Scan the entries below for the word "behaviour". Copy each line that has it.

◆ **Provided entries**:
● ● ●
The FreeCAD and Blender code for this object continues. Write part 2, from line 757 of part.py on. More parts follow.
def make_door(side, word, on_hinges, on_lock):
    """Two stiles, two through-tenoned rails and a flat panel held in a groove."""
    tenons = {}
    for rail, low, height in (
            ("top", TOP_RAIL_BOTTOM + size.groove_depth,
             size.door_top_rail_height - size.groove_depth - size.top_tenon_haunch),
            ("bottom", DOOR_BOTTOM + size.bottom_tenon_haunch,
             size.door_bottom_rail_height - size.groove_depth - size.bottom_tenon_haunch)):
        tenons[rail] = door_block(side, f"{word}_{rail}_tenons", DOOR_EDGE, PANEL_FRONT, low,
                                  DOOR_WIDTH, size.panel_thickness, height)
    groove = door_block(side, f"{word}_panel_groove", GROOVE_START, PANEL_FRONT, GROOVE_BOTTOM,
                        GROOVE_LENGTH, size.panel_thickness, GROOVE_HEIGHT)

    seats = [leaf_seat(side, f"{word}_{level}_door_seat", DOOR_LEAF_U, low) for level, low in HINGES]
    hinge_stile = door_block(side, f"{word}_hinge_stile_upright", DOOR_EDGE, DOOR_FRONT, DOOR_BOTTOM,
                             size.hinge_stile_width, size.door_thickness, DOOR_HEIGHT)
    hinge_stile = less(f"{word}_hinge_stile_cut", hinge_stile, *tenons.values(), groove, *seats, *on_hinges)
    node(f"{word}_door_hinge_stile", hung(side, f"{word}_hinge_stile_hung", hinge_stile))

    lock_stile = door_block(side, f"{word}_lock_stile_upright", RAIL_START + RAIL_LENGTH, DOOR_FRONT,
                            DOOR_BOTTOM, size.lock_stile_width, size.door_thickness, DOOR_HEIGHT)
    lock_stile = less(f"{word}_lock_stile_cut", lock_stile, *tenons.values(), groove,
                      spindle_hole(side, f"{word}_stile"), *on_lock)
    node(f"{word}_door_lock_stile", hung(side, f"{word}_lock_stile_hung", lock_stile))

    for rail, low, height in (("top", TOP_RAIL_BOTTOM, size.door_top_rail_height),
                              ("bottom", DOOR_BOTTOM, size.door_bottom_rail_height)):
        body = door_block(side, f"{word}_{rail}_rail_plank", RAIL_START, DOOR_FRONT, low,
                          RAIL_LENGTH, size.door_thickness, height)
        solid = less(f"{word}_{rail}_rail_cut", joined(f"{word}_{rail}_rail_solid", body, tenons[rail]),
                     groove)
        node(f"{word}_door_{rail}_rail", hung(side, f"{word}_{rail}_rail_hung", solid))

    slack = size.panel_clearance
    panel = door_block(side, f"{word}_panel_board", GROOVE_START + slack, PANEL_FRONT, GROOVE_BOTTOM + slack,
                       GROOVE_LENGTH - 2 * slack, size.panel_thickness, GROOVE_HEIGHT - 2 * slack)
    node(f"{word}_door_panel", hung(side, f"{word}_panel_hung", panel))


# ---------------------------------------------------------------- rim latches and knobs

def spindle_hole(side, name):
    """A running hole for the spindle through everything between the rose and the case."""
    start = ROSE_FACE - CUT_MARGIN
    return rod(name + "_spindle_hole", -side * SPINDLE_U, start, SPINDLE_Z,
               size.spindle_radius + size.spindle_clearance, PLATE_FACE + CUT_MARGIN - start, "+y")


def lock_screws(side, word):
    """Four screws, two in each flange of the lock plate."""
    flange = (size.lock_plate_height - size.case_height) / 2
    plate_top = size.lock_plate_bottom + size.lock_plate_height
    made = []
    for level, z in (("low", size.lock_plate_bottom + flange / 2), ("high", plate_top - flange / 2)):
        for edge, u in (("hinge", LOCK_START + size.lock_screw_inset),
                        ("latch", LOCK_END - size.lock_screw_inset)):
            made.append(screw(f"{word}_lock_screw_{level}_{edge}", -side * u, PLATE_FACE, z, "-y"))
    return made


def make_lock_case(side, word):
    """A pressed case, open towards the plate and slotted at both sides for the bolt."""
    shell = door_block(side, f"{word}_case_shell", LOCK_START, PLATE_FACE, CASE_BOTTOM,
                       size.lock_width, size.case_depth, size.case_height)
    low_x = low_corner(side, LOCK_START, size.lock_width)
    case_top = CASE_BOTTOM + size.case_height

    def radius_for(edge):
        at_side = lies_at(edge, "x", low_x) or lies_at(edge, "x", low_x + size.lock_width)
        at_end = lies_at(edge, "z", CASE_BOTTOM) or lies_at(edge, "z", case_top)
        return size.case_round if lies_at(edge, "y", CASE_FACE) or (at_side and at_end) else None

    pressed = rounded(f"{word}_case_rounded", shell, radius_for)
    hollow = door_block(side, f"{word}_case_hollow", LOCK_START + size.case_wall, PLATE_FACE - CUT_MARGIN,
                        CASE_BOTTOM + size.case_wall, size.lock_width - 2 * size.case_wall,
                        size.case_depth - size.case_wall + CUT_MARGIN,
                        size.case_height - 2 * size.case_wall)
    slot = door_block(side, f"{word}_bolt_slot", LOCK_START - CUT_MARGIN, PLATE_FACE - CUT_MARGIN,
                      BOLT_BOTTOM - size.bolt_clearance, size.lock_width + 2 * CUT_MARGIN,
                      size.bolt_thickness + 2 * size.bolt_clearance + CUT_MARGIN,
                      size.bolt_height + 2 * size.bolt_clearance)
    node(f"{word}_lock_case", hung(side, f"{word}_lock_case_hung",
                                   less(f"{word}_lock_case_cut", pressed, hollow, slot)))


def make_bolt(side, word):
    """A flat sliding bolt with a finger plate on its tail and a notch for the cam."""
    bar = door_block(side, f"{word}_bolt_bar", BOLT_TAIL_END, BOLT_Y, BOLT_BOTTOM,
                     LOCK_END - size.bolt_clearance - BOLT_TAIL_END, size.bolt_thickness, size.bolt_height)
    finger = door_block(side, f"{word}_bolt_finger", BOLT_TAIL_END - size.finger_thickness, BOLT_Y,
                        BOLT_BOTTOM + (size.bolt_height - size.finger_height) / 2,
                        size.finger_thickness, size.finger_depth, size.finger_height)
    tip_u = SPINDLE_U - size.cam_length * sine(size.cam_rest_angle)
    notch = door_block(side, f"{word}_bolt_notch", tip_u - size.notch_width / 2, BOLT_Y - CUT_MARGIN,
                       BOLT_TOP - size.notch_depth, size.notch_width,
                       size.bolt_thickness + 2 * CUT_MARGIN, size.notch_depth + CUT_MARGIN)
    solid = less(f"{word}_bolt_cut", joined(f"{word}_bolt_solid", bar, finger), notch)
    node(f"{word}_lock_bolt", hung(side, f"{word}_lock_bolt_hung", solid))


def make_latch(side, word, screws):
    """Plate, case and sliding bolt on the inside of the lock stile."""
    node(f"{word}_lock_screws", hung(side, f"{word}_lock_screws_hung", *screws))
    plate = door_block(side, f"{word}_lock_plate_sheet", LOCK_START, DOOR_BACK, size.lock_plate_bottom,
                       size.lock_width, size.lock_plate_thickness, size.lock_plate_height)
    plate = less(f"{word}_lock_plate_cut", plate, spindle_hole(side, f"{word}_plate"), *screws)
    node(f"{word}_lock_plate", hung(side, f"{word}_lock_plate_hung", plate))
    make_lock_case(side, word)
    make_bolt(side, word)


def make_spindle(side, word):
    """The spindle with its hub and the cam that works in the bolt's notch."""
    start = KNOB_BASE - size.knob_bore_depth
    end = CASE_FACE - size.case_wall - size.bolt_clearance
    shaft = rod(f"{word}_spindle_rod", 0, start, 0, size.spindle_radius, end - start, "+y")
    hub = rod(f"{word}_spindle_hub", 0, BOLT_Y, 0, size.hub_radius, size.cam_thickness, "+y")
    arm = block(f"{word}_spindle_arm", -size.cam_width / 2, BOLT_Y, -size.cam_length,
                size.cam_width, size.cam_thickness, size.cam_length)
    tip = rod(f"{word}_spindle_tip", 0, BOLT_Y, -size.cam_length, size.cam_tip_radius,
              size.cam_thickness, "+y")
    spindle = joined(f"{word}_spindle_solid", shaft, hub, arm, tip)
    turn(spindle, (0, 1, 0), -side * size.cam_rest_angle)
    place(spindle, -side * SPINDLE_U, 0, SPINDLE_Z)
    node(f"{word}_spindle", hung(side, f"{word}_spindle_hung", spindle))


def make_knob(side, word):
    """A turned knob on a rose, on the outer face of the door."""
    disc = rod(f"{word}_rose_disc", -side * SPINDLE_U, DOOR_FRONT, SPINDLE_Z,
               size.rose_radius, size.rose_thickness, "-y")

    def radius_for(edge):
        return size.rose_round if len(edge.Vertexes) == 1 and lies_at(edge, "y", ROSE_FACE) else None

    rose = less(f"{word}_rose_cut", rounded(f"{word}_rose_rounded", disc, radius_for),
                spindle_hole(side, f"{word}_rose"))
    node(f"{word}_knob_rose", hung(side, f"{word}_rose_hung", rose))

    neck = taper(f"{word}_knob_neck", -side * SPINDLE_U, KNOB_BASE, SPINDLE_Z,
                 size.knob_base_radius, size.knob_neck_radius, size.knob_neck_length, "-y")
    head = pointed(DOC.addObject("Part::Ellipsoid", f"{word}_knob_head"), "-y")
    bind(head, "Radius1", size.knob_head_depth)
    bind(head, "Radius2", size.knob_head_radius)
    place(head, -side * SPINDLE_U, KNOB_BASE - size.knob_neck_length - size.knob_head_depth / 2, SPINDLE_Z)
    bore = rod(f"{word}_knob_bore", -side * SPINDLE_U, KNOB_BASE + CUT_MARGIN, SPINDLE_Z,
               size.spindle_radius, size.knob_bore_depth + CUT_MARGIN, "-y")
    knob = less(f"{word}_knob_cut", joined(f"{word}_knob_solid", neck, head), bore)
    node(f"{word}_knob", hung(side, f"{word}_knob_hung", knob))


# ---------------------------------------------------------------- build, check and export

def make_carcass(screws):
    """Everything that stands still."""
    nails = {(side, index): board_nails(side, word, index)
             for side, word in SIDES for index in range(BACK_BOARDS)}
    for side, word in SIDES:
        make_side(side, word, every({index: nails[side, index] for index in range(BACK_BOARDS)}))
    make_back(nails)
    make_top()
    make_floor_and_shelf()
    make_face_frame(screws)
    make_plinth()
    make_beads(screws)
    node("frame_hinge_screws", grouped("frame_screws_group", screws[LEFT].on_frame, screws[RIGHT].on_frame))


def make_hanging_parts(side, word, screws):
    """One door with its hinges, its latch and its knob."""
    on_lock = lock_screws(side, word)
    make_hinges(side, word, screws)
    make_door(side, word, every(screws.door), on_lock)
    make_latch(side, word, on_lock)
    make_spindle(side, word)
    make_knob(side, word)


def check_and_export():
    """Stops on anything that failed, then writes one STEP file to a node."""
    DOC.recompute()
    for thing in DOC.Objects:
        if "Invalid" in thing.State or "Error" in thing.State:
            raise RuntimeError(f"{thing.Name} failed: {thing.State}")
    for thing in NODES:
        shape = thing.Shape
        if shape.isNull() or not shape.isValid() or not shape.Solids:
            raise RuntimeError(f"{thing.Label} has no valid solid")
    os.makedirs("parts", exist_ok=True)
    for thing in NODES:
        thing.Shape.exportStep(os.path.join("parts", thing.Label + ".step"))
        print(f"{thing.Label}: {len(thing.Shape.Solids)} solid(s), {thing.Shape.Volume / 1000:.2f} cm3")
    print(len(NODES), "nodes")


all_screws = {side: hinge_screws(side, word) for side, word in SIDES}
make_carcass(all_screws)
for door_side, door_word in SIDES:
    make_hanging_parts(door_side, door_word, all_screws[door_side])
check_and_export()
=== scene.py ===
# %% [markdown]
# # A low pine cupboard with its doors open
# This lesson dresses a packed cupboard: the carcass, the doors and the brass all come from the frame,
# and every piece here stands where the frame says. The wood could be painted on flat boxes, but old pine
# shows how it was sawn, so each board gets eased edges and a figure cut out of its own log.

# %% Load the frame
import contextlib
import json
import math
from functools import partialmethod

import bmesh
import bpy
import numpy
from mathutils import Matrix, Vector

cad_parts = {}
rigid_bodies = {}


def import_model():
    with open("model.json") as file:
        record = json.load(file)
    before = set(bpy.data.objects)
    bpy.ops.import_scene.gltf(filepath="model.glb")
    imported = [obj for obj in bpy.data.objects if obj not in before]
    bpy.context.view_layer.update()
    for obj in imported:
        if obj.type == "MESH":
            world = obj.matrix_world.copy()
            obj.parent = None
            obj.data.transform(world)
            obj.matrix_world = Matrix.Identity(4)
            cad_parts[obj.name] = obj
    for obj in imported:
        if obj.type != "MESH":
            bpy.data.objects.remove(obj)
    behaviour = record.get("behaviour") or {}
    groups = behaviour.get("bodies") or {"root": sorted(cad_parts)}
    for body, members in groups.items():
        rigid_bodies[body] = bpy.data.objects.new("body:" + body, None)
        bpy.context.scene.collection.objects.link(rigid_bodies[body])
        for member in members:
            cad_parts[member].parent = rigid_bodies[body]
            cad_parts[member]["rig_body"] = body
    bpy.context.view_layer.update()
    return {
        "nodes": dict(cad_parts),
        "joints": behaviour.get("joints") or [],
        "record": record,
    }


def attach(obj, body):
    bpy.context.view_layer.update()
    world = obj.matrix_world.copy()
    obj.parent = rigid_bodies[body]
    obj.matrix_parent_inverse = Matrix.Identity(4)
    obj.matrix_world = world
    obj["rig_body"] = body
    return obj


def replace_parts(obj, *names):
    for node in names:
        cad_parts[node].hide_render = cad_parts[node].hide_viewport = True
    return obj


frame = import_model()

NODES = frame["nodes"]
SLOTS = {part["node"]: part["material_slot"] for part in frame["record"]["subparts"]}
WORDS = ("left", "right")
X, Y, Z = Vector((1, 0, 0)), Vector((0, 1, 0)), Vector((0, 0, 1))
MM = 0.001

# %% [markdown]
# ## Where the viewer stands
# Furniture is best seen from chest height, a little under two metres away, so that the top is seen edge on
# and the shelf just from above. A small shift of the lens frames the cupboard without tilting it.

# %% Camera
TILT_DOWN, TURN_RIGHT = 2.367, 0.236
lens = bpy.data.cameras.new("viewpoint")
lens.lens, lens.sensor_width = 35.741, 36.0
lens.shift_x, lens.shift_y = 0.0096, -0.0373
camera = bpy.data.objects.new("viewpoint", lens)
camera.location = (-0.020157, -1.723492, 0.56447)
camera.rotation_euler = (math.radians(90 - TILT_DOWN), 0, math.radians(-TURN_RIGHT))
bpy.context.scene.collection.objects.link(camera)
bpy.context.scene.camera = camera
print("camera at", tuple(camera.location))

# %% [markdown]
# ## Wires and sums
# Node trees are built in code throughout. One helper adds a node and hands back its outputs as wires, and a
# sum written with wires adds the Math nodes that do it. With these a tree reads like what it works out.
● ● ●
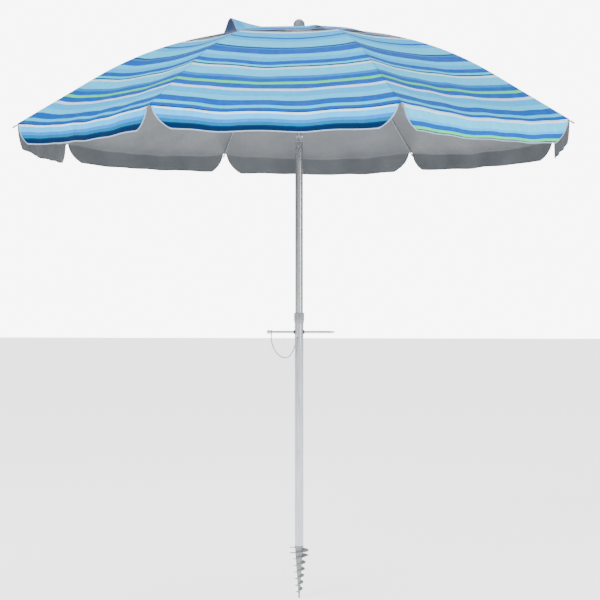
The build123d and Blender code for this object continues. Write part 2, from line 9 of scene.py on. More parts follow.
● ● ●
◆ **Solution to the exercise**:
    behaviour = record.get("behaviour") or {}
    groups = behaviour.get("bodies") or {"root": sorted(cad_parts)}
        "joints": behaviour.get("joints") or [],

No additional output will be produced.